I have created a working CNN model in Keras/Tensorflow, and have successfully used the CIFAR-10 & MNIST datasets to test this model. The functioning code as seen below:

import keras
from keras.datasets import cifar10
from keras.utils import to_categorical
from keras.models import Sequential
from keras.layers import Dense, Activation, Dropout, Conv2D, Flatten, MaxPooling2D
from keras.layers.normalization import BatchNormalization

(X_train, y_train), (X_test, y_test) = cifar10.load_data()

#reshape data to fit model
X_train = X_train.reshape(50000,32,32,3)
X_test = X_test.reshape(10000,32,32,3)

y_train = to_categorical(y_train)
y_test = to_categorical(y_test)


# Building the model 

#1st Convolutional Layer
model.add(Conv2D(filters=64, input_shape=(32,32,3), kernel_size=(11,11), strides=(4,4), padding='same'))
model.add(BatchNormalization())
model.add(Activation('relu'))
model.add(MaxPooling2D(pool_size=(2,2), strides=(2,2), padding='same'))

#2nd Convolutional Layer
model.add(Conv2D(filters=224, kernel_size=(5, 5), strides=(1,1), padding='same'))
model.add(BatchNormalization())
model.add(Activation('relu'))
model.add(MaxPooling2D(pool_size=(2,2), strides=(2,2), padding='same'))

#3rd Convolutional Layer
model.add(Conv2D(filters=288, kernel_size=(3,3), strides=(1,1), padding='same'))
model.add(BatchNormalization())
model.add(Activation('relu'))

#4th Convolutional Layer
model.add(Conv2D(filters=288, kernel_size=(3,3), strides=(1,1), padding='same'))
model.add(BatchNormalization())
model.add(Activation('relu'))

#5th Convolutional Layer
model.add(Conv2D(filters=160, kernel_size=(3,3), strides=(1,1), padding='same'))
model.add(BatchNormalization())
model.add(Activation('relu'))
model.add(MaxPooling2D(pool_size=(2,2), strides=(2,2), padding='same'))

model.add(Flatten())

# 1st Fully Connected Layer
model.add(Dense(4096, input_shape=(32,32,3,)))
model.add(BatchNormalization())
model.add(Activation('relu'))
# Add Dropout to prevent overfitting
model.add(Dropout(0.4))

#2nd Fully Connected Layer
model.add(Dense(4096))
model.add(BatchNormalization())
model.add(Activation('relu'))
#Add Dropout
model.add(Dropout(0.4))

#3rd Fully Connected Layer
model.add(Dense(1000))
model.add(BatchNormalization())
model.add(Activation('relu'))
#Add Dropout
model.add(Dropout(0.4))

#Output Layer
model.add(Dense(10))
model.add(BatchNormalization())
model.add(Activation('softmax'))


#compile model using accuracy to measure model performance
opt = keras.optimizers.Adam(learning_rate = 0.0001)
model.compile(optimizer=opt, loss='categorical_crossentropy', 
              metrics=['accuracy'])


#train the model
model.fit(X_train, y_train, validation_data=(X_test, y_test), epochs=30)

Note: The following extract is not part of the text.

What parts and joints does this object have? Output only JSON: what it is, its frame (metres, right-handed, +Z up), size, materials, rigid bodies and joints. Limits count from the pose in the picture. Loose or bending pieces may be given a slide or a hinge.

From this point after utilising the aforementioned datasets, I wanted to go one further and use a dataset with more channels than a greyscale or rgb presented, hence the inclusion of a hyperspectral dataset. When looking for a hyperspectral dataset I came across this one.

The issue at this stage was realising that this hyperspectral dataset was one image, with each value in the ground truth relating to each pixel. At this stage I reformatted the data from this into a collection of hyperspectral data/pixels.

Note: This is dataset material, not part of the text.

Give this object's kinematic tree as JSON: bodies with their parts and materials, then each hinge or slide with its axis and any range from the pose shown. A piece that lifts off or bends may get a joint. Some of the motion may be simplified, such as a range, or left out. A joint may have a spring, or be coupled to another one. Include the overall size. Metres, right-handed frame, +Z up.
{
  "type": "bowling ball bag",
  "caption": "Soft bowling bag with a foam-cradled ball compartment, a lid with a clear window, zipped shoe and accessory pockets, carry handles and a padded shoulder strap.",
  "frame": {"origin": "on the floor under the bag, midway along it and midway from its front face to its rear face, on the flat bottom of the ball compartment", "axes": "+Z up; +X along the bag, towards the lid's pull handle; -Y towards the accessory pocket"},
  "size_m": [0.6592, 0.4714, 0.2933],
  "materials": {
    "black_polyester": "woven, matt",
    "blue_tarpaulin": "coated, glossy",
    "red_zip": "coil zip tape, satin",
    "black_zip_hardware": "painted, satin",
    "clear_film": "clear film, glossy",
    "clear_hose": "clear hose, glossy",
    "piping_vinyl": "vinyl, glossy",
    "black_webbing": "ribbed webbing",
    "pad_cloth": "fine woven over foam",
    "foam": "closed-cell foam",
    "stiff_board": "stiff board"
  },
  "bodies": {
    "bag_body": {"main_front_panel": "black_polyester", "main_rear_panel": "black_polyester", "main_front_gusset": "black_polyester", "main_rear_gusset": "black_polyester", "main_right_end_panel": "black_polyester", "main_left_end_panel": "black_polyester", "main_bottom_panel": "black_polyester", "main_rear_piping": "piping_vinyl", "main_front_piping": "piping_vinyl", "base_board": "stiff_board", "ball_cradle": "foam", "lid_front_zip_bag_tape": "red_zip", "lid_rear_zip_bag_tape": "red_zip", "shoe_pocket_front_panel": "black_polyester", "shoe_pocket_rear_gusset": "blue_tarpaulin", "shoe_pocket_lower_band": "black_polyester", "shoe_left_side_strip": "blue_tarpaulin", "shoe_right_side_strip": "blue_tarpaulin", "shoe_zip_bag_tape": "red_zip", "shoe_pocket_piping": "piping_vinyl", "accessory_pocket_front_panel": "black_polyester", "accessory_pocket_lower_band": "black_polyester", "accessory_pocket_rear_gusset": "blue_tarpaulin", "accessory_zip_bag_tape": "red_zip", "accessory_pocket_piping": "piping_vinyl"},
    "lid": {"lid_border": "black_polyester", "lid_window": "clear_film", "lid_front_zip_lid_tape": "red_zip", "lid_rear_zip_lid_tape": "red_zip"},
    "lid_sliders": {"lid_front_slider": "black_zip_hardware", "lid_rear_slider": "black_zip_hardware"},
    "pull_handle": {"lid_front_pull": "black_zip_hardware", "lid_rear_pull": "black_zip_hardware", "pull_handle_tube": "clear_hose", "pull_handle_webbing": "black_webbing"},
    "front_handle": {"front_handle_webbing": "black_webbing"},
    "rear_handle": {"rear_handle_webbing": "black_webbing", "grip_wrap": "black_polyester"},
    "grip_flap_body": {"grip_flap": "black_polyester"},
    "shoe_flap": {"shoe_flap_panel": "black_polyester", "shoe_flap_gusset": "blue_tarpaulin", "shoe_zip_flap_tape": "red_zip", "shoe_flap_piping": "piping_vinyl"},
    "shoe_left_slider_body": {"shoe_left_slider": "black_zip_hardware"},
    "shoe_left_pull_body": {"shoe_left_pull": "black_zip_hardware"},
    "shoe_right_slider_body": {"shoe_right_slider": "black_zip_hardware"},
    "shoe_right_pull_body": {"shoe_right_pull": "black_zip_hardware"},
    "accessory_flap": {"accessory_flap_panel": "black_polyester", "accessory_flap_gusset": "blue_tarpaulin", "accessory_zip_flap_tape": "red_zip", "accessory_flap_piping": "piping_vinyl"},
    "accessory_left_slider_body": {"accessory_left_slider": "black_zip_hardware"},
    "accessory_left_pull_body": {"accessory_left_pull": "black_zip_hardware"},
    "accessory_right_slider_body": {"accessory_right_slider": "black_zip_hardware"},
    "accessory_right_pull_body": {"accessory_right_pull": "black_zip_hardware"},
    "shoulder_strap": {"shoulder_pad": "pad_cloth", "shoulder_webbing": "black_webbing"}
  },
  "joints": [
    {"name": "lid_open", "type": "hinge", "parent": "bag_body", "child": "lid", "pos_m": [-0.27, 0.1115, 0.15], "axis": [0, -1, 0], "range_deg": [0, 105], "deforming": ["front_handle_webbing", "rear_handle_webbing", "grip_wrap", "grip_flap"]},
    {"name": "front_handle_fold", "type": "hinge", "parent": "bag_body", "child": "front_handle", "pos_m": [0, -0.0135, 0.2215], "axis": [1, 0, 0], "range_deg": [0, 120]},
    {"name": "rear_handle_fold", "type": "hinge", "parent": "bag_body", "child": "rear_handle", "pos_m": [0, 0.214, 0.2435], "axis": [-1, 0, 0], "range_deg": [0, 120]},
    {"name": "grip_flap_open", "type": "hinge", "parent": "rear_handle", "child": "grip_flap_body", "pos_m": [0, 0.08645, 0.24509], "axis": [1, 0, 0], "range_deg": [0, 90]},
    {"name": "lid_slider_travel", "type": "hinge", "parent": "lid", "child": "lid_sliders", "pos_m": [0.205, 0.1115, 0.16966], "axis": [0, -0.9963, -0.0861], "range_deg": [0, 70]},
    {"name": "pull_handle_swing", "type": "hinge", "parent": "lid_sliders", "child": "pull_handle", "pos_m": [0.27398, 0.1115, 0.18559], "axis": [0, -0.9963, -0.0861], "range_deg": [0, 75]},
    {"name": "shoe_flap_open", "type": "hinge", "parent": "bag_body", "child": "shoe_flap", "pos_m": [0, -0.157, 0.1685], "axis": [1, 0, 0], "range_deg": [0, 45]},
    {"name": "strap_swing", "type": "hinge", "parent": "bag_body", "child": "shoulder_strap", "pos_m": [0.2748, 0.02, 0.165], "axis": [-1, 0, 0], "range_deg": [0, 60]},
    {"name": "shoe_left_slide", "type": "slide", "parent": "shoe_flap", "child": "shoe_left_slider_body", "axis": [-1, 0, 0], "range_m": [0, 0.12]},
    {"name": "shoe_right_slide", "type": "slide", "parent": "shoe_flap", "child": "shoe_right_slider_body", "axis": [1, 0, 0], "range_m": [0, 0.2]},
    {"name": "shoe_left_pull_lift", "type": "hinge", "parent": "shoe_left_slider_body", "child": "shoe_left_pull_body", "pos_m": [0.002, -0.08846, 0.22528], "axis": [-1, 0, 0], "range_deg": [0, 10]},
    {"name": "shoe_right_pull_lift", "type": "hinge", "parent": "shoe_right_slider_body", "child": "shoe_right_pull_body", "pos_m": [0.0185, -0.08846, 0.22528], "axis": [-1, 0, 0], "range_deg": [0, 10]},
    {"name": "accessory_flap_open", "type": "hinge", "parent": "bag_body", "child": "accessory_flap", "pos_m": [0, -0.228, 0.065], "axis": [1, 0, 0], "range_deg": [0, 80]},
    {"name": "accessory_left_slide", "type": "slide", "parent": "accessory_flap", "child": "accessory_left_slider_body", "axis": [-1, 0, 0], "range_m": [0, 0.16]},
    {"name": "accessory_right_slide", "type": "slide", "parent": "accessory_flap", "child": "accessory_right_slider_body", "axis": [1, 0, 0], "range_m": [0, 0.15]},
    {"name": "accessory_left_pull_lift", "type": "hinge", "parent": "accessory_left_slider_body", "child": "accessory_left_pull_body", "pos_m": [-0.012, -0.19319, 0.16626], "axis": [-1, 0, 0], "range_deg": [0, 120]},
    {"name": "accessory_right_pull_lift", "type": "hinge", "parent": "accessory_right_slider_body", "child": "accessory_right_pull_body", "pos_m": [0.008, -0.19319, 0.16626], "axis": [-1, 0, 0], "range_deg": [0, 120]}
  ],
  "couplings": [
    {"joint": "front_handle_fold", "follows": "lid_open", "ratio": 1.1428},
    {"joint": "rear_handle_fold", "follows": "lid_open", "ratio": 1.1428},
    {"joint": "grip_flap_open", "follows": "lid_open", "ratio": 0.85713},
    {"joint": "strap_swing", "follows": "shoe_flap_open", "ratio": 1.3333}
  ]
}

Code reformatting corrected dataset for x_train & x_test:

import keras
import scipy
import numpy as np
import matplotlib.pyplot as plt
from keras.utils import to_categorical
from scipy import io

mydict = scipy.io.loadmat('Indian_pines_corrected.mat')
dataset = np.array(mydict.get('indian_pines_corrected'))


#This is creating the split between x_train and x_test from the original dataset 
# x_train after this code runs will have a shape of (121, 145, 200) 
# x_test after this code runs will have a shape of (24, 145, 200)
x_train = np.zeros((121,145,200), dtype=np.int)
x_test = np.zeros((24,145,200), dtype=np.int)    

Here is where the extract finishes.